By Benjamin Goad - 12/04/13 12:21 PM EST
A top Labor Department official on Wednesday rejected charges that new hiring benchmarks for federal contractors have created a quota system.
Patricia Shiu, director of the Labor Department’s Office of Federal Contract Compliance Programs (OFCCP), told a congressional panel a pair of rules set to take effect in March will result in the hiring of more than 200,000 veterans and almost 600,000 disabled people.
“I believe what gets measured, gets done,” she said.
Under the regulations, contractors would have a goal of making sure that 7 percent of their hires are people with disabilities. The standard for veterans would be 8 percent but could fluctuate depending on the numbers of veterans in the workforce at any given time.
Factoring in the overlap between the two groups, Shiu said the rules would lead to more than 700,000 hires from sections of the American workforce that face unemployment rates higher than the national average.
Republicans on the House Education and Workforce subcommittee on Workforce Protections disagreed, arguing that the regulations would result in a mountain of new paperwork and potential penalties for companies who fall short of the benchmarks.
Rep.
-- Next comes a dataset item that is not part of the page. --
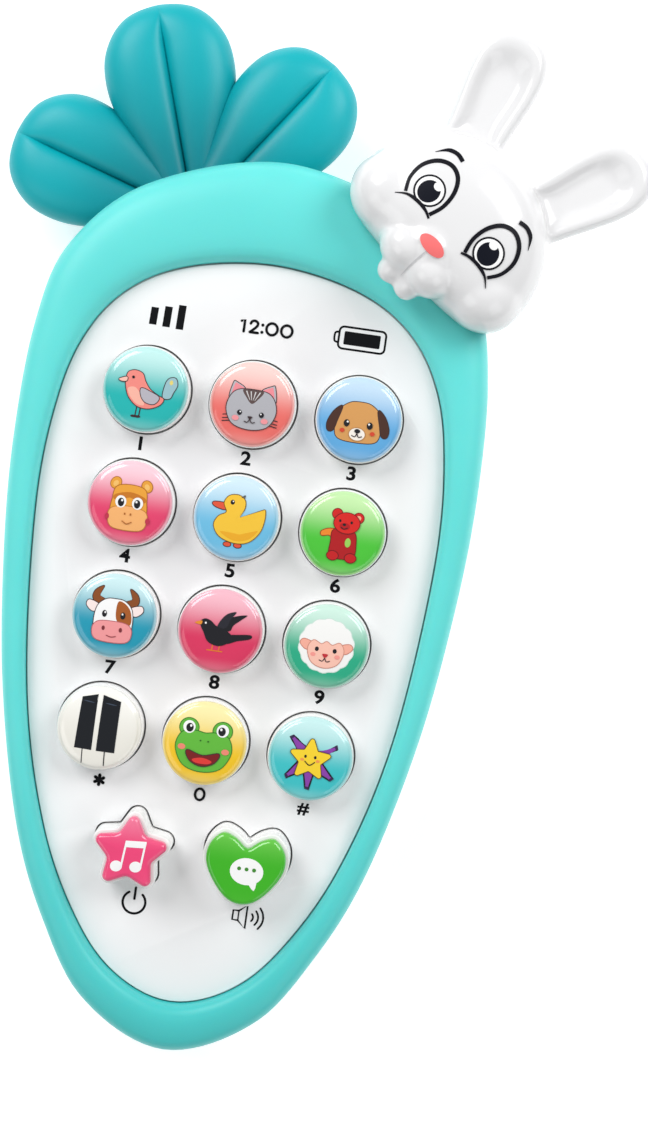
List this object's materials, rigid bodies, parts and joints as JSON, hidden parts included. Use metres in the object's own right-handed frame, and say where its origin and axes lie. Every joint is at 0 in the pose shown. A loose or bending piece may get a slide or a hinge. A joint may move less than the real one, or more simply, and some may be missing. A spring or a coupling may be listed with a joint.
{
  "type": "toy phone",
  "caption": "Carrot-shaped toy phone with a soft ring, chewable leaves, a rabbit's head, round push keys, star and heart buttons, a speaker and a battery bay.",
  "frame": {"origin": "on the flat back, on the handset's line of symmetry, between the battery door and the speaker grille", "axes": "+Z out of the face, +Y along the handset towards the leaves, +X to the right seen from the face; the toy lies on its back"},
  "size_m": [0.1106, 0.1835, 0.0376],
  "materials": {
    "ring_silicone": "satin",
    "leaf_tpe": "satin",
    "face_white": "satin",
    "rear_white": "satin",
    "head_white": "gloss",
    "key_white": "gloss",
    "lens_1": "gloss",
    "lens_2": "gloss",
    "lens_3": "gloss",
    "lens_4": "gloss",
    "lens_5": "gloss",
    "lens_6": "gloss",
    "lens_7": "gloss",
    "lens_8": "gloss",
    "lens_9": "gloss",
    "lens_asterisk": "gloss",
    "lens_0": "gloss",
    "lens_hash": "gloss",
    "lens_star": "gloss",
    "lens_heart": "gloss",
    "screw_steel": "brushed",
    "membrane_silicone": "matte",
    "board_green": "satin",
    "speaker_steel": "satin",
    "speaker_cone": "matte",
    "cell_wrap": "satin",
    "contact_steel": "polished",
    "lead_red": "satin",
    "lead_black": "satin"
  },
  "bodies": {
    "housing": {"soft_ring": "ring_silicone", "leaf_teether": "leaf_tpe", "front_panel": "face_white", "rear_shell": "rear_white", "head_front_shell": "head_white", "head_back_shell": "head_white", "housing_screw_1": "screw_steel", "housing_screw_2": "screw_steel", "housing_screw_3": "screw_steel", "housing_screw_4": "screw_steel", "housing_screw_5": "screw_steel", "head_screw": "screw_steel", "head_shell_screw": "screw_steel", "board_screw_1": "screw_steel", "board_screw_2": "screw_steel", "keypad_membrane": "membrane_silicone", "circuit_board": "board_green", "speaker_frame": "speaker_steel", "speaker_cone": "speaker_cone", "battery_cell_1": "cell_wrap", "battery_spring_1": "contact_steel", "battery_cell_2": "cell_wrap", "battery_spring_2": "contact_steel", "spring_plate": "contact_steel", "contact_plate": "contact_steel", "battery_lead": "lead_red", "speaker_lead": "lead_black"},
    "key_1": {"key_cap_1": "key_white", "key_lens_1": "lens_1"},
    "key_2": {"key_cap_2": "key_white", "key_lens_2": "lens_2"},
    "key_3": {"key_cap_3": "key_white", "key_lens_3": "lens_3"},
    "key_4": {"key_cap_4": "key_white", "key_lens_4": "lens_4"},
    "key_5": {"key_cap_5": "key_white", "key_lens_5": "lens_5"},
    "key_6": {"key_cap_6": "key_white", "key_lens_6": "lens_6"},
    "key_7": {"key_cap_7": "key_white", "key_lens_7": "lens_7"},
    "key_8": {"key_cap_8": "key_white", "key_lens_8": "lens_8"},
    "key_9": {"key_cap_9": "key_white", "key_lens_9": "lens_9"},
    "key_asterisk": {"key_cap_asterisk": "key_white", "key_lens_asterisk": "lens_asterisk"},
    "key_0": {"key_cap_0": "key_white", "key_lens_0": "lens_0"},
    "key_hash": {"key_cap_hash": "key_white", "key_lens_hash": "lens_hash"},
    "star_button": {"star_button_cap": "key_white", "star_button_lens": "lens_star"},
    "heart_button": {"heart_button_cap": "key_white", "heart_button_lens": "lens_heart"},
    "battery_door": {"battery_door": "rear_white", "battery_door_screw": "screw_steel"}
  },
  "joints": [
    {"name": "key_1_press", "type": "slide", "parent": "housing", "child": "key_1", "axis": [0, 0, -1], "range_m": [0, 0.0015], "stiffness_N_per_m": 300, "deforming": ["keypad_membrane"]},
    {"name": "key_2_press", "type": "slide", "parent": "housing", "child": "key_2", "axis": [0, 0, -1], "range_m": [0, 0.0015], "stiffness_N_per_m": 300, "deforming": ["keypad_membrane"]},
    {"name": "key_3_press", "type": "slide", "parent": "housing", "child": "key_3", "axis": [0, 0, -1], "range_m": [0, 0.0015], "stiffness_N_per_m": 300, "deforming": ["keypad_membrane"]},
    {"name": "key_4_press", "type": "slide", "parent": "housing", "child": "key_4", "axis": [0, 0, -1], "range_m": [0, 0.0015], "stiffness_N_per_m": 300, "deforming": ["keypad_membrane"]},
    {"name": "key_5_press", "type": "slide", "parent": "housing", "child": "key_5", "axis": [0, 0, -1], "range_m": [0, 0.0015], "stiffness_N_per_m": 300, "deforming": ["keypad_membrane"]},
    {"name": "key_6_press", "type": "slide", "parent": "housing", "child": "key_6", "axis": [0, 0, -1], "range_m": [0, 0.0015], "stiffness_N_per_m": 300, "deforming": ["keypad_membrane"]},
    {"name": "key_7_press", "type": "slide", "parent": "housing", "child": "key_7", "axis": [0, 0, -1], "range_m": [0, 0.0015], "stiffness_N_per_m": 300, "deforming": ["keypad_membrane"]},
    {"name": "key_8_press", "type": "slide", "parent": "housing", "child": "key_8", "axis": [0, 0, -1], "range_m": [0, 0.0015], "stiffness_N_per_m": 300, "deforming": ["keypad_membrane"]},
    {"name": "key_9_press", "type": "slide", "parent": "housing", "child": "key_9", "axis": [0, 0, -1], "range_m": [0, 0.0015], "stiffness_N_per_m": 300, "deforming": ["keypad_membrane"]},
    {"name": "key_asterisk_press", "type": "slide", "parent": "housing", "child": "key_asterisk", "axis": [0, 0, -1], "range_m": [0, 0.0015], "stiffness_N_per_m": 300, "deforming": ["keypad_membrane"]},
    {"name": "key_0_press", "type": "slide", "parent": "housing", "child": "key_0", "axis": [0, 0, -1], "range_m": [0, 0.0015], "stiffness_N_per_m": 300, "deforming": ["keypad_membrane"]},
    {"name": "key_hash_press", "type": "slide", "parent": "housing", "child": "key_hash", "axis": [0, 0, -1], "range_m": [0, 0.0015], "stiffness_N_per_m": 300, "deforming": ["keypad_membrane"]},
    {"name": "star_button_press", "type": "slide", "parent": "housing", "child": "star_button", "axis": [0, 0, -1], "range_m": [0, 0.0015], "stiffness_N_per_m": 300, "deforming": ["keypad_membrane"]},
    {"name": "heart_button_press", "type": "slide", "parent": "housing", "child": "heart_button", "axis": [0, 0, -1], "range_m": [0, 0.0015], "stiffness_N_per_m": 300, "deforming": ["keypad_membrane"]},
    {"name": "battery_door_lift", "type": "slide", "parent": "housing", "child": "battery_door", "axis": [0, 0, -1], "range_m": [0, 0.02]}
  ]
}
Tim Walberg (R-Mich.), the subcommittee’s chairman, described the goals as arbitrary and argued, “the agency has the power to revoke a contract if employers fail to meet these so-called goals.”
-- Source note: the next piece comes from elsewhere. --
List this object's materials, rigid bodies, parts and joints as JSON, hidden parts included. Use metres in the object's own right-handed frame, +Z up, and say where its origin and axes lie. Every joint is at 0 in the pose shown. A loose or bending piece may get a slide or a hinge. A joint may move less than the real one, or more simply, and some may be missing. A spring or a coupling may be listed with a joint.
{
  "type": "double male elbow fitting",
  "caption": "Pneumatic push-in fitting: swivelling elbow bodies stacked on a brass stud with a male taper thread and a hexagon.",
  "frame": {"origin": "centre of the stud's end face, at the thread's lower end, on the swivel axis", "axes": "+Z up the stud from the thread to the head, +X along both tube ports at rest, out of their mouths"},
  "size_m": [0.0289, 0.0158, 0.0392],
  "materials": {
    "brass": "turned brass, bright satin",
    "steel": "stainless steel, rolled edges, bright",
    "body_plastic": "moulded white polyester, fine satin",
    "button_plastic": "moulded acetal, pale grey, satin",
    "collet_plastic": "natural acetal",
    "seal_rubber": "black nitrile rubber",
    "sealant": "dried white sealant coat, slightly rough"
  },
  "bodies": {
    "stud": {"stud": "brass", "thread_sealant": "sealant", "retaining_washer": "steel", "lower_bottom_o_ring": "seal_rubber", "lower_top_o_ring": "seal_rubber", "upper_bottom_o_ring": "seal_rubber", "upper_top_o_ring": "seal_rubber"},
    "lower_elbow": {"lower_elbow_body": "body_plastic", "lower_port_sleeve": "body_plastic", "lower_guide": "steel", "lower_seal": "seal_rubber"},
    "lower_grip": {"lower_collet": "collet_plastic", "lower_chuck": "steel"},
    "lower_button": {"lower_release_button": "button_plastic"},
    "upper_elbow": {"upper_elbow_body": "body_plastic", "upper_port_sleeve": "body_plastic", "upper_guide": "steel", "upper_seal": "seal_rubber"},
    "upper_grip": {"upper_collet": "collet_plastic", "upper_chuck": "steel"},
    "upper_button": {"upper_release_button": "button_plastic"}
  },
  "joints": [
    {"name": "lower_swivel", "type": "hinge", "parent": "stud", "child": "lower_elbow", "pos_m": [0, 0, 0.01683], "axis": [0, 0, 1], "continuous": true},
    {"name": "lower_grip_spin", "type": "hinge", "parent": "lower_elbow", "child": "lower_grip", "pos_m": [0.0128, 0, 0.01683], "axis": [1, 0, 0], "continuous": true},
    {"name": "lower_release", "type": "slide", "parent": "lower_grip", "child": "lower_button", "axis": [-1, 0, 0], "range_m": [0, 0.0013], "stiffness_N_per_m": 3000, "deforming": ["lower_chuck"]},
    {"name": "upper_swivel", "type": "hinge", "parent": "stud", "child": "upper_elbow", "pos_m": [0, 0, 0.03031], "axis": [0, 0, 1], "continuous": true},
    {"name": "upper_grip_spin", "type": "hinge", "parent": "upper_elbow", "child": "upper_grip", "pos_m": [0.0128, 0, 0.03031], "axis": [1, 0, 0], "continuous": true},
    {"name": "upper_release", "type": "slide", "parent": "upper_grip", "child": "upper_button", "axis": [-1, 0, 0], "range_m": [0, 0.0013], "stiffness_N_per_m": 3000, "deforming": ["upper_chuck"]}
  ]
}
Walberg railed against Shiu’s office, saying the OFCCP has benefitted from a 30 percent funding increase over the last four years, but has conducted fewer evaluations and audits of the companies it regulates.
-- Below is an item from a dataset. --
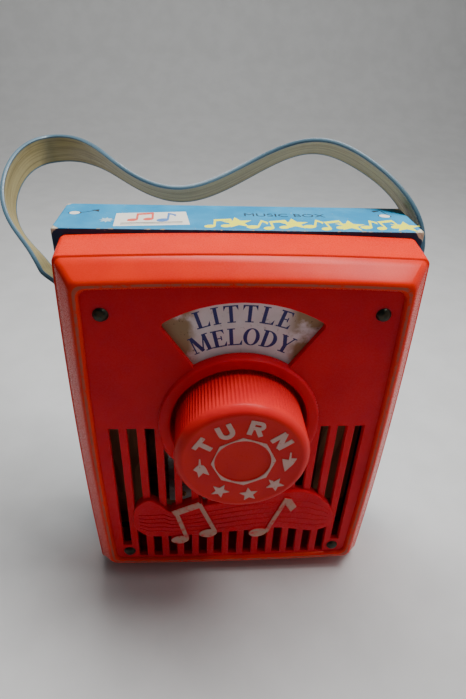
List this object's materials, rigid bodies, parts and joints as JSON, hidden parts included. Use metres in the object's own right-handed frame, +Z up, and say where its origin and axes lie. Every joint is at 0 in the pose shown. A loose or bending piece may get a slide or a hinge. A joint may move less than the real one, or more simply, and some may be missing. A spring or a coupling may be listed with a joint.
{
  "type": "wind-up music box",
  "caption": "Wind-up music box in a pocket radio case: papered wooden frame, moulded front cover with grille, song window and winding knob, clockwork comb movement, carry strap.",
  "frame": {"origin": "on the floor, on the centre line, at the parting plane between the wooden case and the front cover", "axes": "+Z up, front towards -Y, +X to the right as seen from the front"},
  "size_m": [0.1388, 0.1109, 0.1539],
  "materials": {
    "red_plastic": "moulded polystyrene, worn at the raised edges",
    "knob_plastic": "moulded plastic with fine ribs round the side",
    "pine": "bare sawn pine",
    "hardboard": "smooth pressed board",
    "blue_paper": "printed paper glued to the wood, edges rubbed through",
    "card": "printed card, stained with age",
    "strap_vinyl": "two-tone soft vinyl: pale inside, grey-blue outside",
    "dark_steel": "tarnished domed nails",
    "steel": "plain bright steel",
    "brass": "cut brass",
    "spring_steel": "tempered spring steel"
  },
  "bodies": {
    "root": {"front_cover": "red_plastic", "case_top_board": "pine", "case_bottom_board": "pine", "case_left_board": "pine", "case_right_board": "pine", "back_panel": "hardboard", "case_paper": "blue_paper", "back_paper": "blue_paper", "song_card": "card", "cover_nail_1": "dark_steel", "cover_nail_2": "dark_steel", "cover_nail_3": "dark_steel", "cover_nail_4": "dark_steel", "back_nail_1": "dark_steel", "back_nail_2": "dark_steel", "back_nail_3": "dark_steel", "back_nail_4": "dark_steel", "strap_nail_left": "dark_steel", "strap_nail_right": "dark_steel", "frame_nail_1": "steel", "frame_nail_2": "steel", "frame_nail_3": "steel", "frame_nail_4": "steel", "spring_housing": "steel", "comb_block": "steel", "comb_screw_1": "steel", "comb_screw_2": "steel", "comb_block_screw": "steel", "bedplate": "steel", "rear_plate": "steel", "pillar_screw_1": "steel", "pillar_screw_2": "steel", "pillar_screw_3": "steel", "pillar_screw_4": "steel", "mount_screw_1": "steel", "mount_screw_2": "steel", "mount_screw_3": "steel", "mount_screw_4": "steel", "pillar_1": "brass", "pillar_2": "brass", "pillar_3": "brass", "pillar_4": "brass", "mainspring": "spring_steel", "comb": "spring_steel"},
    "winder": {"winding_knob": "knob_plastic", "winding_arbor": "steel", "main_wheel": "brass"},
    "cylinder": {"pin_cylinder": "brass", "cylinder_shaft": "steel", "cylinder_pinion": "brass", "cylinder_wheel": "brass"},
    "governor": {"governor_arbor": "steel", "governor_pinion": "brass", "governor_wheel": "brass"},
    "fan": {"fan_arbor": "steel", "fan_pinion": "brass", "air_fan": "steel"},
    "strap": {"carry_strap": "strap_vinyl"}
  },
  "joints": [
    {"name": "knob_turn", "type": "hinge", "parent": "root", "child": "winder", "pos_m": [0, 0, 0.07735], "axis": [0, 1, 0], "continuous": true},
    {"name": "cylinder_turn", "type": "hinge", "parent": "root", "child": "cylinder", "pos_m": [-0.01372, 0.005, 0.05914], "axis": [0, 1, 0], "continuous": true},
    {"name": "governor_turn", "type": "hinge", "parent": "root", "child": "governor", "pos_m": [-0.00069, 0.005, 0.05278], "axis": [0, 1, 0], "continuous": true},
    {"name": "fan_turn", "type": "hinge", "parent": "root", "child": "fan", "pos_m": [0.01162, 0.005, 0.05061], "axis": [0, 1, 0], "continuous": true},
    {"name": "strap_swing", "type": "hinge", "parent": "root", "child": "strap", "pos_m": [0, 0.011, 0.10535], "axis": [1, 0, 0], "range_deg": [-100, 60]}
  ],
  "couplings": [
    {"joint": "cylinder_turn", "follows": "knob_turn", "ratio": -3.75},
    {"joint": "governor_turn", "follows": "knob_turn", "ratio": 18},
    {"joint": "fan_turn", "follows": "knob_turn", "ratio": -72}
  ]
}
Instead, he said, the agency is saddling employers with onerous new regulations.
“They want to follow the rules and do the right thing, but too often they are tied up in unnecessary regulations or tripped up by excessive red tape," the Michigan Republican said.
Democrats on the committee defended the regulations, saying they are merely aspirational. Rep. Marcia Fudge (D-Ohio), noting that the rules had already been finalized, brushed off the GOP criticism as political grandstanding.
“I don’t even know why we’re having this hearing,” Fudge said.